**TASK BRIEF**
Give back the full material, exactly as it reads.

━━━━━━━━━━━━━━━━━━━━

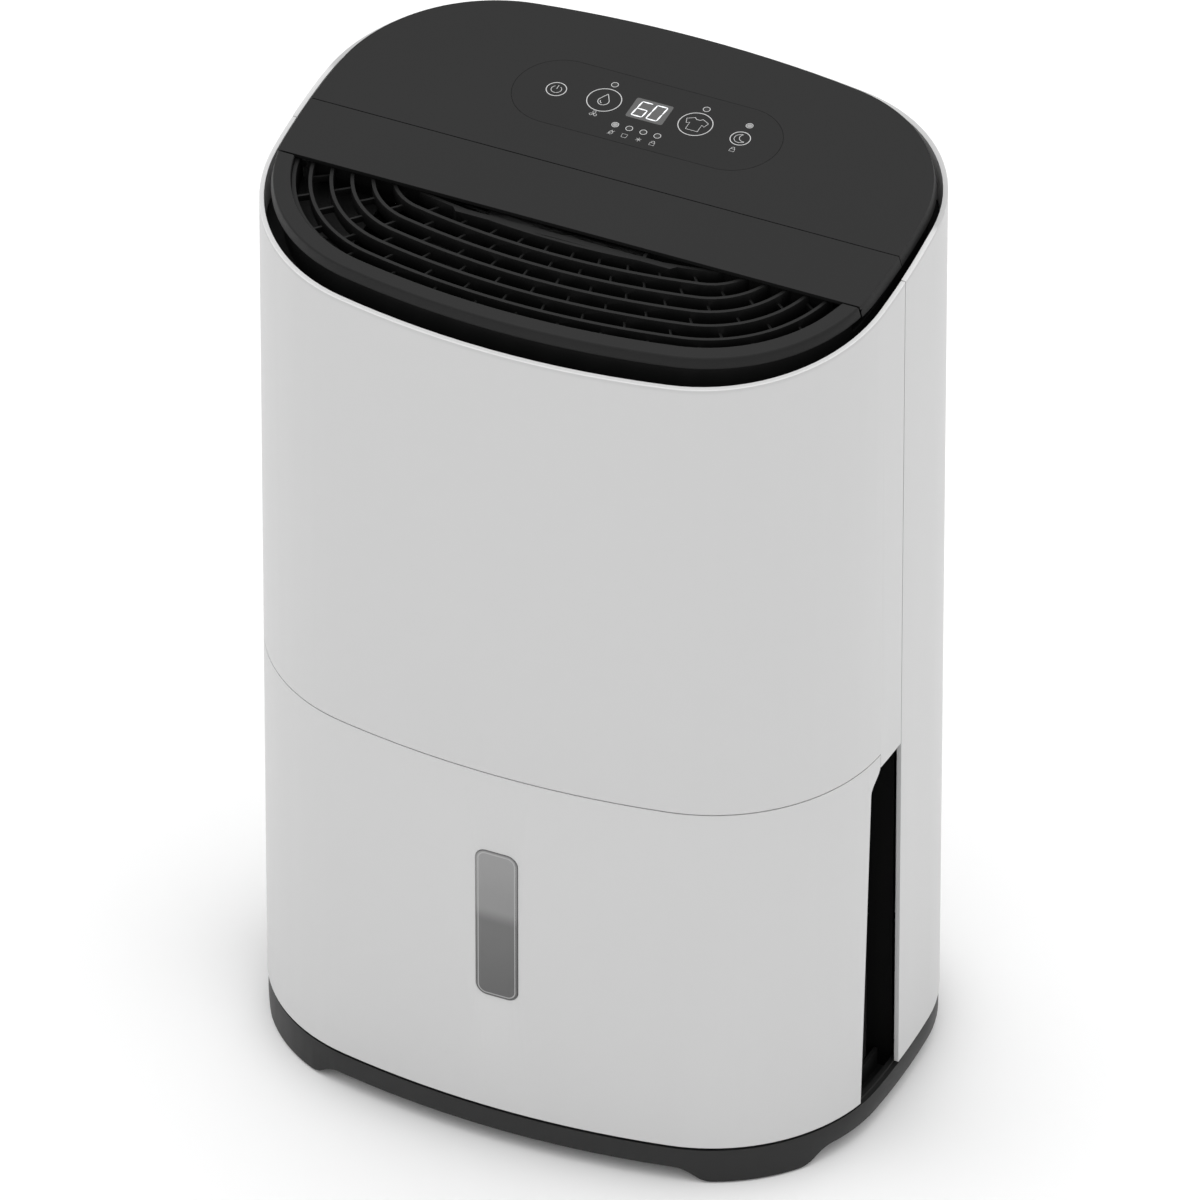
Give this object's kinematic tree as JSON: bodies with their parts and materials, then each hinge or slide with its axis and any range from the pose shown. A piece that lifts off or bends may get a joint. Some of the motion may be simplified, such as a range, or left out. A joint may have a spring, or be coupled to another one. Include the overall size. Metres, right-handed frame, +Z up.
{
  "type": "dehumidifier",
  "caption": "Free-standing compressor dehumidifier with a slide-out water tank, a top outlet grille, a touch panel and a pull-up carry handle.",
  "frame": {"origin": "on the floor, under the middle of the body plan", "axes": "+Z up, +Y towards the back with the air inlet, -Y towards the front with the level window"},
  "size_m": [0.34, 0.2544, 0.5352],
  "materials": {
    "white_plastic": "satin moulded plastic",
    "lid_plastic": "satin charcoal plastic",
    "black_plastic": "matte black plastic",
    "base_plastic": "satin dark grey plastic",
    "rubber": "matte rubber",
    "steel": "plain steel",
    "touch_panel": "smooth printed panel",
    "circuit_board": "solder-masked board",
    "display": "display face",
    "light_pipe": "clear light pipe",
    "window": "smoked clear plastic",
    "tank_plastic": "smoked tank plastic",
    "float_foam": "foam",
    "black_steel": "satin black paint",
    "copper": "copper tube",
    "fins": "fin pack",
    "filter_cloth": "fine mesh"
  },
  "bodies": {
    "housing": {"base_tray": "base_plastic", "foot_pads": "rubber", "base_screws": "steel", "front_cover": "white_plastic", "rear_cover": "white_plastic", "neck_frame": "black_plastic", "top_cover": "lid_plastic", "control_panel": "touch_panel", "control_board": "circuit_board", "display_module": "display", "indicator_lights": "light_pipe", "outlet_surround": "lid_plastic", "outlet_grille": "lid_plastic", "chassis": "black_plastic", "compressor_grommets": "rubber", "compressor": "black_steel", "compressor_nuts": "steel", "accumulator": "copper", "evaporator": "fins", "condenser": "fins", "drip_tray": "black_plastic", "fan_housing": "black_plastic", "fan_motor": "steel", "motor_screws": "steel", "intake_duct": "black_plastic", "discharge_pipe": "copper", "suction_pipe": "copper", "power_box": "black_plastic", "power_board": "circuit_board", "power_box_lid": "black_plastic", "level_switch": "black_plastic", "drain_spout": "black_plastic", "cable_gland": "black_plastic"},
    "water_tank": {"tank_front": "white_plastic", "tank_window": "window", "water_tank": "tank_plastic", "tank_lid": "tank_plastic", "float_pin": "steel"},
    "tank_float": {"tank_float": "float_foam"},
    "carry_handle": {"carry_handle": "lid_plastic"},
    "fan": {"fan_rotor": "black_plastic", "fan_shaft": "steel"},
    "inlet_filter": {"inlet_grille": "white_plastic", "filter_frame": "black_plastic", "filter_mesh": "filter_cloth"},
    "drain_plug": {"drain_plug": "rubber"}
  },
  "joints": [
    {"name": "tank_slide", "type": "slide", "parent": "housing", "child": "water_tank", "axis": [0, -1, 0], "range_m": [0, 0.15]},
    {"name": "float_hinge", "type": "hinge", "parent": "water_tank", "child": "tank_float", "pos_m": [0.11, -0.02, 0.178], "axis": [-1, 0, 0], "range_deg": [0, 14]},
    {"name": "handle_slide", "type": "slide", "parent": "housing", "child": "carry_handle", "axis": [0, -0.0847, 0.9964], "range_m": [0, 0.06]},
    {"name": "fan_spin", "type": "hinge", "parent": "housing", "child": "fan", "pos_m": [0, -0.06, 0.362], "axis": [0, 1, 0], "continuous": true},
    {"name": "filter_pull", "type": "slide", "parent": "housing", "child": "inlet_filter", "axis": [0, 1, 0], "range_m": [0, 0.05]},
    {"name": "plug_pull", "type": "slide", "parent": "housing", "child": "drain_plug", "axis": [0, 1, 0], "range_m": [0, 0.02]}
  ]
}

━━━━━━━━━━━━━━━━━━━━

**CORRECT RESPONSE**
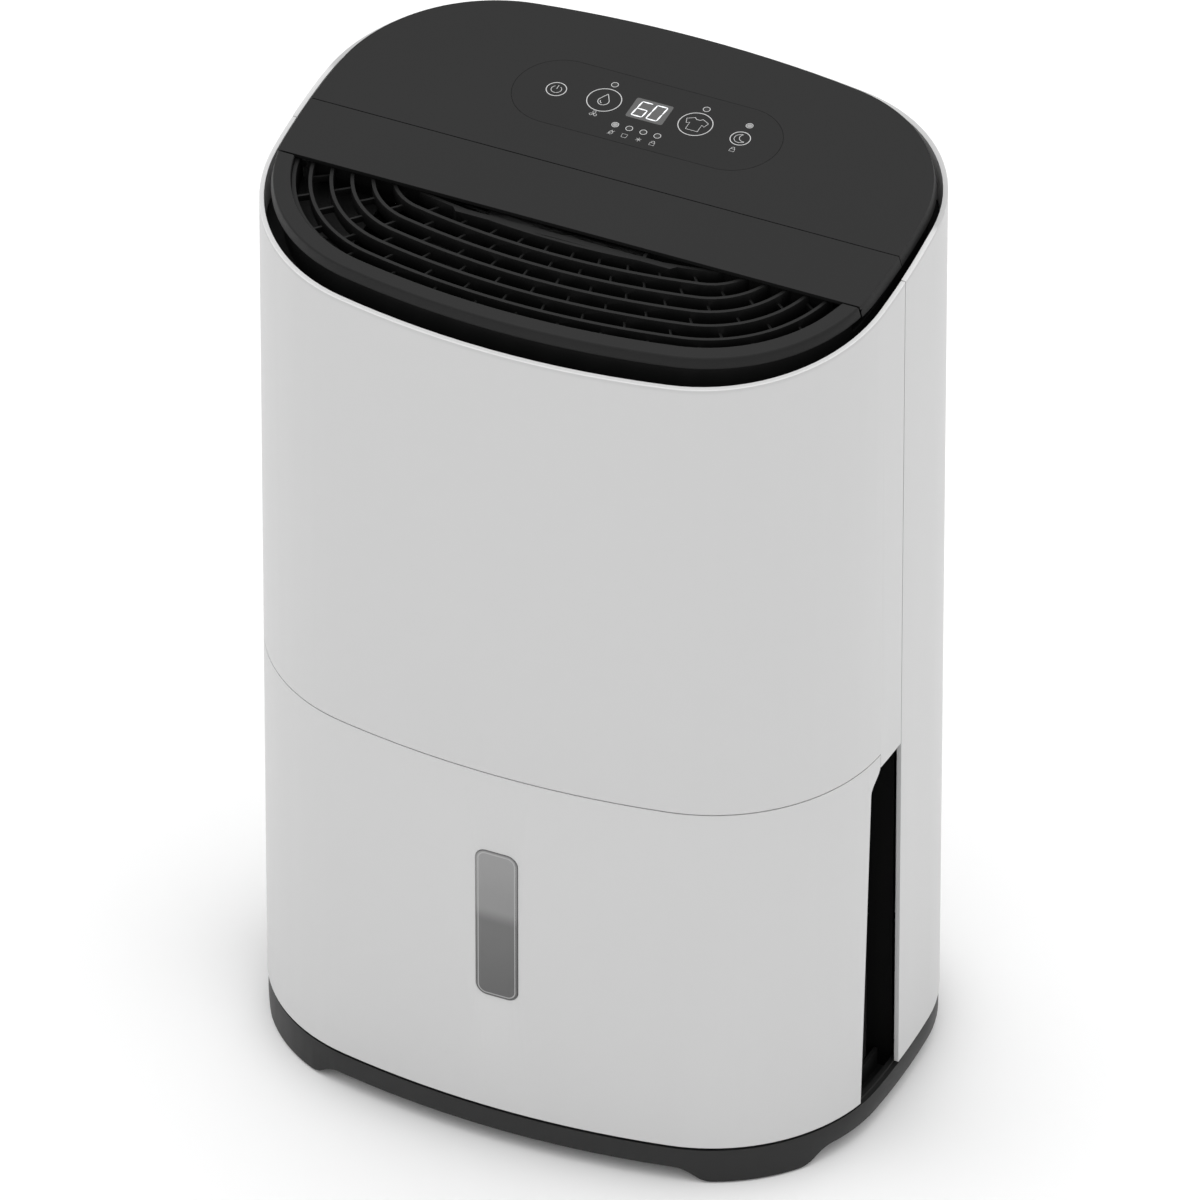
Give this object's kinematic tree as JSON: bodies with their parts and materials, then each hinge or slide with its axis and any range from the pose shown. A piece that lifts off or bends may get a joint. Some of the motion may be simplified, such as a range, or left out. A joint may have a spring, or be coupled to another one. Include the overall size. Metres, right-handed frame, +Z up.
{
  "type": "dehumidifier",
  "caption": "Free-standing compressor dehumidifier with a slide-out water tank, a top outlet grille, a touch panel and a pull-up carry handle.",
  "frame": {"origin": "on the floor, under the middle of the body plan", "axes": "+Z up, +Y towards the back with the air inlet, -Y towards the front with the level window"},
  "size_m": [0.34, 0.2544, 0.5352],
  "materials": {
    "white_plastic": "satin moulded plastic",
    "lid_plastic": "satin charcoal plastic",
    "black_plastic": "matte black plastic",
    "base_plastic": "satin dark grey plastic",
    "rubber": "matte rubber",
    "steel": "plain steel",
    "touch_panel": "smooth printed panel",
    "circuit_board": "solder-masked board",
    "display": "display face",
    "light_pipe": "clear light pipe",
    "window": "smoked clear plastic",
    "tank_plastic": "smoked tank plastic",
    "float_foam": "foam",
    "black_steel": "satin black paint",
    "copper": "copper tube",
    "fins": "fin pack",
    "filter_cloth": "fine mesh"
  },
  "bodies": {
    "housing": {"base_tray": "base_plastic", "foot_pads": "rubber", "base_screws": "steel", "front_cover": "white_plastic", "rear_cover": "white_plastic", "neck_frame": "black_plastic", "top_cover": "lid_plastic", "control_panel": "touch_panel", "control_board": "circuit_board", "display_module": "display", "indicator_lights": "light_pipe", "outlet_surround": "lid_plastic", "outlet_grille": "lid_plastic", "chassis": "black_plastic", "compressor_grommets": "rubber", "compressor": "black_steel", "compressor_nuts": "steel", "accumulator": "copper", "evaporator": "fins", "condenser": "fins", "drip_tray": "black_plastic", "fan_housing": "black_plastic", "fan_motor": "steel", "motor_screws": "steel", "intake_duct": "black_plastic", "discharge_pipe": "copper", "suction_pipe": "copper", "power_box": "black_plastic", "power_board": "circuit_board", "power_box_lid": "black_plastic", "level_switch": "black_plastic", "drain_spout": "black_plastic", "cable_gland": "black_plastic"},
    "water_tank": {"tank_front": "white_plastic", "tank_window": "window", "water_tank": "tank_plastic", "tank_lid": "tank_plastic", "float_pin": "steel"},
    "tank_float": {"tank_float": "float_foam"},
    "carry_handle": {"carry_handle": "lid_plastic"},
    "fan": {"fan_rotor": "black_plastic", "fan_shaft": "steel"},
    "inlet_filter": {"inlet_grille": "white_plastic", "filter_frame": "black_plastic", "filter_mesh": "filter_cloth"},
    "drain_plug": {"drain_plug": "rubber"}
  },
  "joints": [
    {"name": "tank_slide", "type": "slide", "parent": "housing", "child": "water_tank", "axis": [0, -1, 0], "range_m": [0, 0.15]},
    {"name": "float_hinge", "type": "hinge", "parent": "water_tank", "child": "tank_float", "pos_m": [0.11, -0.02, 0.178], "axis": [-1, 0, 0], "range_deg": [0, 14]},
    {"name": "handle_slide", "type": "slide", "parent": "housing", "child": "carry_handle", "axis": [0, -0.0847, 0.9964], "range_m": [0, 0.06]},
    {"name": "fan_spin", "type": "hinge", "parent": "housing", "child": "fan", "pos_m": [0, -0.06, 0.362], "axis": [0, 1, 0], "continuous": true},
    {"name": "filter_pull", "type": "slide", "parent": "housing", "child": "inlet_filter", "axis": [0, 1, 0], "range_m": [0, 0.05]},
    {"name": "plug_pull", "type": "slide", "parent": "housing", "child": "drain_plug", "axis": [0, 1, 0], "range_m": [0, 0.02]}
  ]
}